Collected material:
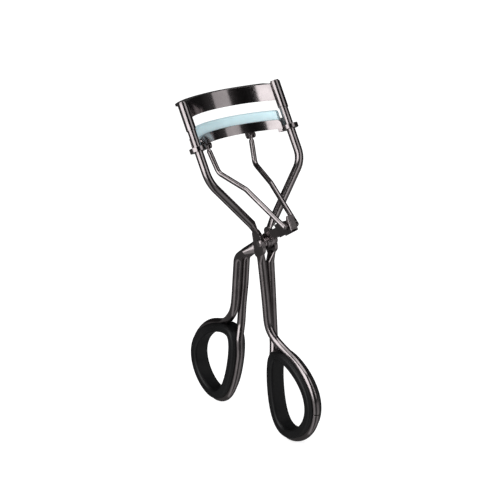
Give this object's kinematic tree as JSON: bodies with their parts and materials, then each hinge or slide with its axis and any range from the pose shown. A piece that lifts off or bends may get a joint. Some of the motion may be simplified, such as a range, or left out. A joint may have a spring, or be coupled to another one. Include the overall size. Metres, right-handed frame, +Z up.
{
  "type": "eyelash curler",
  "caption": "Scissor-handled eyelash curler: finger-ring handles drive a padded lower jaw up two guide wires to meet a curved upper jaw.",
  "frame": {"origin": "centre of the bounding box at its bottom, under the two finger rings on which the tool stands", "axes": "+X to the tool's right-hand side along the pivot, +Y to the back, toward which the jaws bow, +Z up from the finger rings to the jaws"},
  "size_m": [0.0394, 0.0598, 0.1024],
  "materials": {
    "black_chrome": "polished dark gunmetal chrome",
    "black_plastic": "satin",
    "blue_silicone": "soft satin silicone"
  },
  "bodies": {
    "frame": {"frame_wire_left": "black_chrome", "frame_wire_right": "black_chrome", "upper_jaw": "black_chrome", "frame_ring_liner": "black_plastic", "pivot_rivet": "black_chrome", "spacer_left": "black_chrome", "spacer_right": "black_chrome"},
    "lever": {"lever_wire_left": "black_chrome", "lever_wire_right": "black_chrome", "lever_ring_liner": "black_plastic", "link_bracket": "black_chrome"},
    "lower_jaw": {"lower_jaw": "black_chrome", "lash_pad": "blue_silicone"},
    "pusher": {"pusher_wire_left": "black_chrome", "pusher_wire_right": "black_chrome"}
  },
  "joints": [
    {"name": "lever_hinge", "type": "hinge", "parent": "frame", "child": "lever", "pos_m": [0, -0.00681, 0.05964], "axis": [-1, 0, 0], "range_deg": [-3, 11.8]},
    {"name": "jaw_slide", "type": "slide", "parent": "frame", "child": "lower_jaw", "axis": [0, 0.4942, 0.8693], "range_m": [-0.00075, 0.00295]},
    {"name": "pusher_hinge", "type": "hinge", "parent": "lower_jaw", "child": "pusher", "pos_m": [0, 0.01054, 0.0866], "axis": [1, 0, 0], "range_deg": [-0.24, 0.9]}
  ],
  "couplings": [
    {"joint": "jaw_slide", "follows": "lever_hinge", "m_per_rad": 0.014201},
    {"joint": "pusher_hinge", "follows": "lever_hinge", "ratio": 0.0747}
  ]
}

What needs to be done:
Word for word, write out all of the data above.

Answer to this task:
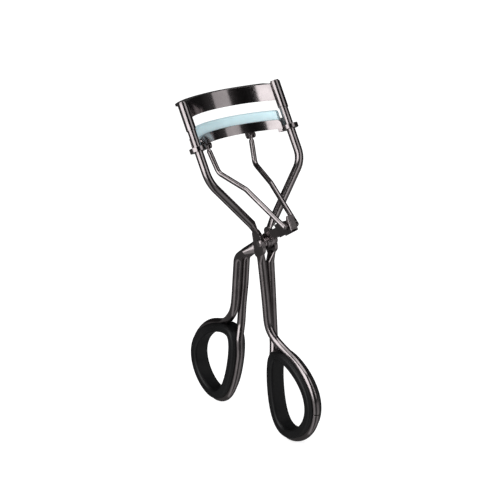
Give this object's kinematic tree as JSON: bodies with their parts and materials, then each hinge or slide with its axis and any range from the pose shown. A piece that lifts off or bends may get a joint. Some of the motion may be simplified, such as a range, or left out. A joint may have a spring, or be coupled to another one. Include the overall size. Metres, right-handed frame, +Z up.
{
  "type": "eyelash curler",
  "caption": "Scissor-handled eyelash curler: finger-ring handles drive a padded lower jaw up two guide wires to meet a curved upper jaw.",
  "frame": {"origin": "centre of the bounding box at its bottom, under the two finger rings on which the tool stands", "axes": "+X to the tool's right-hand side along the pivot, +Y to the back, toward which the jaws bow, +Z up from the finger rings to the jaws"},
  "size_m": [0.0394, 0.0598, 0.1024],
  "materials": {
    "black_chrome": "polished dark gunmetal chrome",
    "black_plastic": "satin",
    "blue_silicone": "soft satin silicone"
  },
  "bodies": {
    "frame": {"frame_wire_left": "black_chrome", "frame_wire_right": "black_chrome", "upper_jaw": "black_chrome", "frame_ring_liner": "black_plastic", "pivot_rivet": "black_chrome", "spacer_left": "black_chrome", "spacer_right": "black_chrome"},
    "lever": {"lever_wire_left": "black_chrome", "lever_wire_right": "black_chrome", "lever_ring_liner": "black_plastic", "link_bracket": "black_chrome"},
    "lower_jaw": {"lower_jaw": "black_chrome", "lash_pad": "blue_silicone"},
    "pusher": {"pusher_wire_left": "black_chrome", "pusher_wire_right": "black_chrome"}
  },
  "joints": [
    {"name": "lever_hinge", "type": "hinge", "parent": "frame", "child": "lever", "pos_m": [0, -0.00681, 0.05964], "axis": [-1, 0, 0], "range_deg": [-3, 11.8]},
    {"name": "jaw_slide", "type": "slide", "parent": "frame", "child": "lower_jaw", "axis": [0, 0.4942, 0.8693], "range_m": [-0.00075, 0.00295]},
    {"name": "pusher_hinge", "type": "hinge", "parent": "lower_jaw", "child": "pusher", "pos_m": [0, 0.01054, 0.0866], "axis": [1, 0, 0], "range_deg": [-0.24, 0.9]}
  ],
  "couplings": [
    {"joint": "jaw_slide", "follows": "lever_hinge", "m_per_rad": 0.014201},
    {"joint": "pusher_hinge", "follows": "lever_hinge", "ratio": 0.0747}
  ]
}